You’ve been in the market for a new home, but for one reason or another, none of the homes on the market match your vision of the right home for yourself and your family. Rather than settle for something that is less than what you need or wants in a home, many people in this position opt to skip buying the existing homes altogether and instead start the process of finding the perfect piece of land to build the home of their choosing.
The commitment to purchase land should never be made without a lot of consideration. I can honestly say that buying land and building the home of your dreams or turning a land purchase into a sound investment is a life experience that you will never forget. As with most things, including buying an existing home, there are ups and downs (way more ups than downs, I promise!), so it is important that you learn as much as you can about the process, what to expect, and the pitfalls to avoid in order to make the land buying process as smooth as possible.
Location, Location, Location
One of the most important, if not the most important factor in your land purchase, is where your home will be. The location of your home is an investment in the property, the potential value of your land, how that property will serve you and your family, and of course, what you will see when you open up your curtains and front door.

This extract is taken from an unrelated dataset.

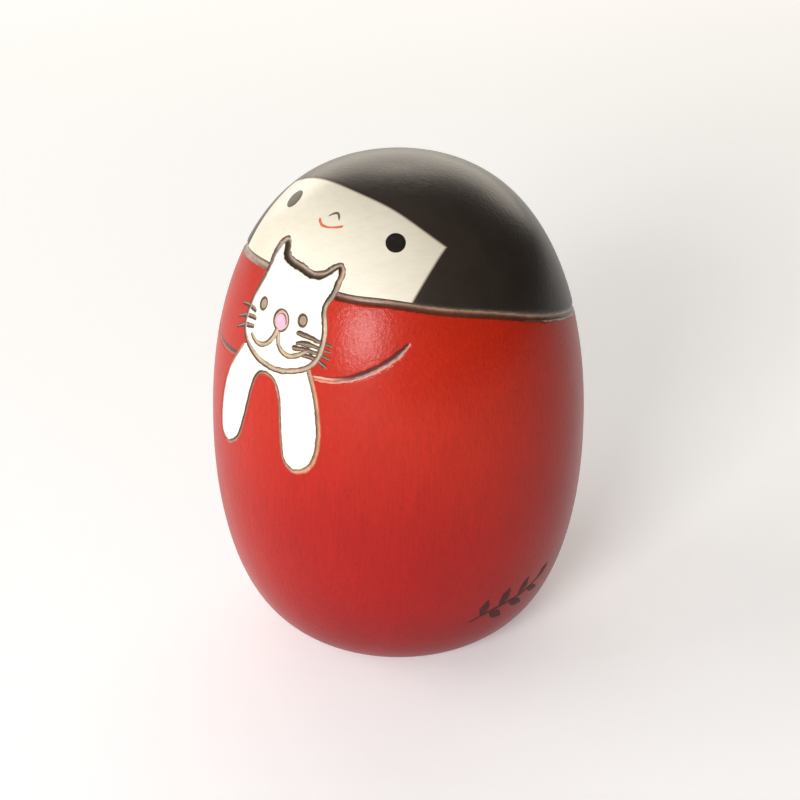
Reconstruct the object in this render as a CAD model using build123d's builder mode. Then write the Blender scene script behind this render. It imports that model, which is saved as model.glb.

It can be difficult to imagine what your land will look like not only when it’s completed, but when there is a neighborhood built up around it, but you should still consider how future building both right near your home and in the surrounding area will impact your location.

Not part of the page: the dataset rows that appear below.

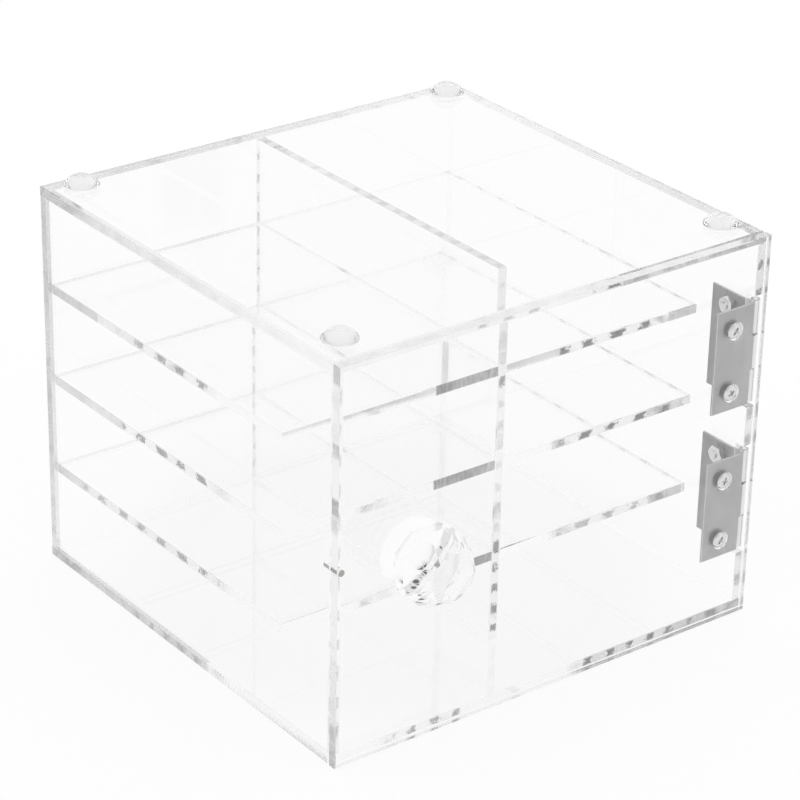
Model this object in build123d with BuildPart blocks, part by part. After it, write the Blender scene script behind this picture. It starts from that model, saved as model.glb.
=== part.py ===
from build123d import *
from math import atan2, cos, degrees, radians, sin
import os

os.makedirs("parts", exist_ok=True)

# A clear acrylic storage box for eyelash trays: two columns of open compartments behind one hinged door.
# Frame: the origin is the centre of the carcass underside and +Z is up.
# The door faces -Y and hangs on the +X side. All sizes are in millimetres.

# Carcass
width = 150.0
height = 121.0
carcass_depth = 142.5
sheet = 3.0
tiers = 4
tier_height = 26.3
shelf_setback = 23.4
edge_ease = 0.25

# Door
door_gap = 0.6

# Butt hinges
hinge_length = 32.0
hinge_spacing = 47.8
leaf_thickness = 0.6
wall_leaf_reach = 15.2
door_leaf_reach = 16.1
barrel_diameter = 2.8
barrel_clearance = 0.6
pin_diameter = 1.4
pin_inset = 1.2
pin_running_fit = 0.05
pin_tight_fit = 0.02
knuckle_gap = 0.5
leaf_relief = 0.7
notch_clearance = 0.4
notch_end_clearance = 1.6

# Hinge screws and nuts
wall_screw_reach = 7.7
wall_screw_pitch = 23.8
wall_screw_length = 6.0
door_screw_reach = 10.2
door_screw_pitch = 19.5
door_screw_length = 5.0
door_screw_sink = 1.1
screw_diameter = 2.4
screw_head_diameter = 5.0
screw_head_height = 0.8
counterbore_clearance = 0.3
screw_clearance = 0.15
nut_across_flats = 5.0
nut_height = 2.0
thread_fit = 0.05
recess_width = 0.6
recess_depth = 0.5

# Knob
knob_inset = 24.0
knob_length = 19.0
foot_radius = 10.1
foot_thickness = 1.3
waist_radius = 8.3
waist_rise = 4.2
girdle_radius = 11.0
girdle_rise = 8.0
girdle_height = 3.5
table_radius = 7.2
facets = 8
table_trim = 0.3
star_lean = 11.0
break_relief = 0.3
break_lean = 9.0

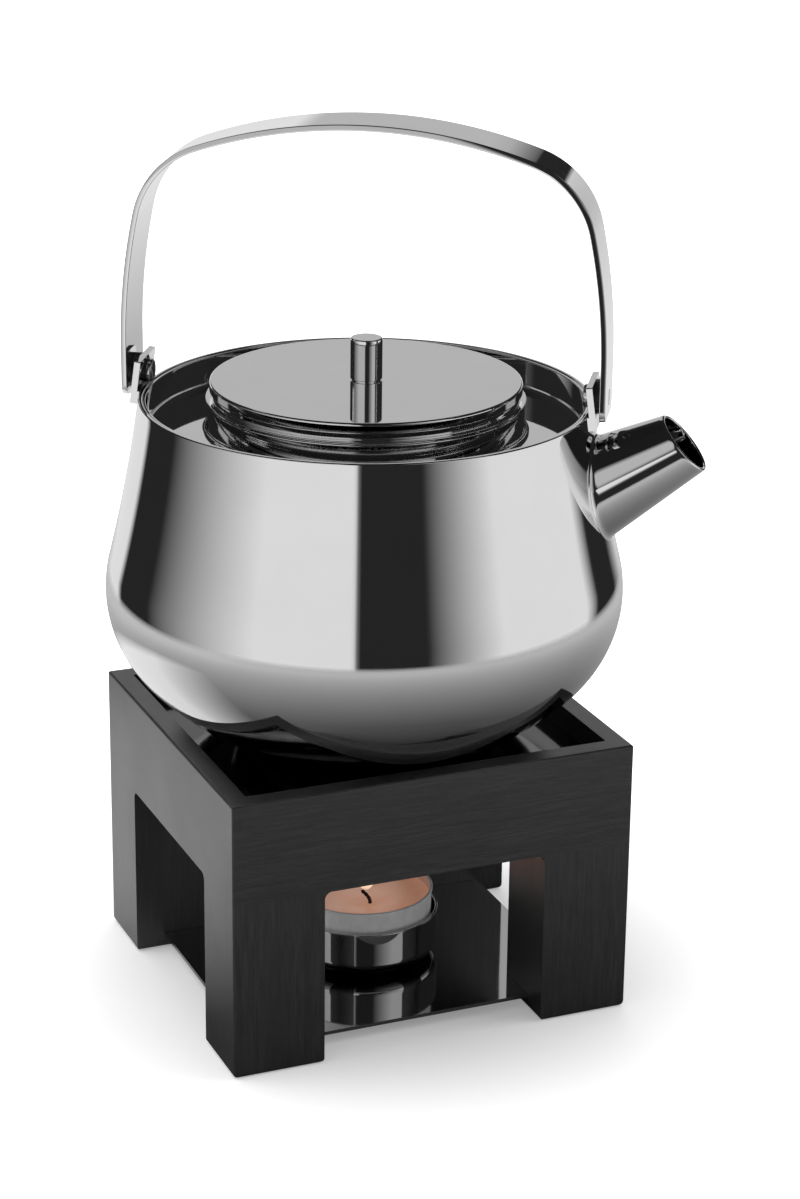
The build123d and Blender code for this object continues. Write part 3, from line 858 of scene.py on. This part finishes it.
# The holder is polished down to its rounded foot, where painted shade darkens its colour to near
# black
def holder_look():
    mat = steel("holder_look", (0.76, 0.76, 0.76), 0.015, 0.045)
    tree = mat.node_tree
    shader = tree.nodes["Principled BSDF"]
    polished = shader.inputs["Base Color"].links[0].from_socket
    source = node(tree, "ShaderNodeTexCoord")
    split = node(tree, "ShaderNodeSeparateXYZ")
    link(tree, source.outputs["Object"], split.inputs["Vector"])
    # Painted shade: the steel's colour fades to near black towards the foot, below a set height
    made = node(tree, "ShaderNodeMix", data_type="RGBA")
    foot = ramp(tree, split.outputs["Z"], 0.0, 1.0, (BASE_TOP + 2.4) * MM, (BASE_TOP + 4.6) * MM)
    link(tree, foot, made.inputs["Factor"])
    made.inputs["A"].default_value = (0.05, 0.05, 0.05, 1.0)
    link(tree, polished, made.inputs["B"])
    link(tree, made.outputs["Result"], shader.inputs["Base Color"])
    return mat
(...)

If you are buying into an existing community, this is much easier, but be sure to look at the zoning around the property you’re considering so you can be sure that your future home site will be what you want it to be both now and in the future.
Fees and Costs
There are likely more fees and costs that go into the process of buying a home that you need to know about before you commit to building. Most land buyers go into the land buying with a solid budget in mind, but some fees come as a surprise to first-time builders.

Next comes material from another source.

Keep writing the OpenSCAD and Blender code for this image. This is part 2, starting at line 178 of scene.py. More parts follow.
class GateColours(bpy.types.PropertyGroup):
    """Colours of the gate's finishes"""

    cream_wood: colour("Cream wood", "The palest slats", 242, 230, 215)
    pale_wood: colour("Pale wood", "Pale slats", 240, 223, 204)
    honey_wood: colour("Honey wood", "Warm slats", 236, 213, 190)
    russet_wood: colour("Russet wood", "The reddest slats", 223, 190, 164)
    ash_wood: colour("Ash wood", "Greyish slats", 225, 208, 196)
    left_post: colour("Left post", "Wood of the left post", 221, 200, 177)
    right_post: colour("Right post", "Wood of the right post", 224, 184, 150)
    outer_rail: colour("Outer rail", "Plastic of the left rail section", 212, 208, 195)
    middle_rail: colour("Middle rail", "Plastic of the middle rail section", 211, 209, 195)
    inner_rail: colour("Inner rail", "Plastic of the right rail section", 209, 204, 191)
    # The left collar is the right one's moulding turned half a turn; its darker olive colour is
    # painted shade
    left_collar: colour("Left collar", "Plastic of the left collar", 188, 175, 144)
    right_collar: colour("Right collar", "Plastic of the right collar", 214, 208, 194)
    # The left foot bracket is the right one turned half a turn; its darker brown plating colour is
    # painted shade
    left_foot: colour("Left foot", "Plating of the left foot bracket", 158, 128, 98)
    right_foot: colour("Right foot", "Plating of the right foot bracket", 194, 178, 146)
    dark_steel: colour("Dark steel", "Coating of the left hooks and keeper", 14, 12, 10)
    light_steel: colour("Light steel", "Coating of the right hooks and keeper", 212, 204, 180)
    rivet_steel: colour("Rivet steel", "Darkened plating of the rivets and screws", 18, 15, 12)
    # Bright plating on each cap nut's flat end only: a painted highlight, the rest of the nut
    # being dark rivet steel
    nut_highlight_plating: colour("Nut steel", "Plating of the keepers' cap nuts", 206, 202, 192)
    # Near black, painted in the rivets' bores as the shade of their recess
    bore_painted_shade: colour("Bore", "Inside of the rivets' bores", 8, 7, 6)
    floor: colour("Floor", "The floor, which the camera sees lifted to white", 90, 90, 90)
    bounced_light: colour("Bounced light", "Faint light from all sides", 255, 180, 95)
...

The plans that your builder will use to build your home, for example, will cost you a few thousand dollars. Other surprising fees include land surveys, insurance, inspections, and additional fees for utilities, access, and the like.
Be sure to speak with your developer or land specialist and ask for a full list of possible additional costs that will need to be factored into your budget.
It seems pretty obvious that you will need access to your land, but what sometimes happens is that the remote piece of mountain land that you’re interested in buying is for sale, but there is, for some reason, no road access to the property.
Another road access issue that comes up occasionally is that the existing road access to the property is present, but belongs to another property holder in the area and is a private access road. In this case, you will have to speak with the neighbors who own the private road and arrange it so that you and your builders could access the road.
There are a lot of things that require a permit when it comes to building your home. It may seem like a bit of pain, but regulated permits are a good thing, helping to protect people from dangers they may not have known to be on the lookout for. To build a home, your builder will need construction permits for the property, and you may need permits for things like well drilling, installation of septic symptoms, and remodeling.
Again, don’t look at permits as a bad thing. They are there to protect you and your family and ensure that you have a solid, legal investment.
You may have chosen a private lot with nothing but mountain views because you wanted to get away from it all, but many lands, especially those in highly-sought after areas, are kept pristine and valuable because they have ordinances to protect the land.
From HOAs and other types of associations to subdivision restrictions, there are some rules and regulations that may already be in place that you will need to reconcile with before you commit to buying in a location that requires you to abide by local ordinances.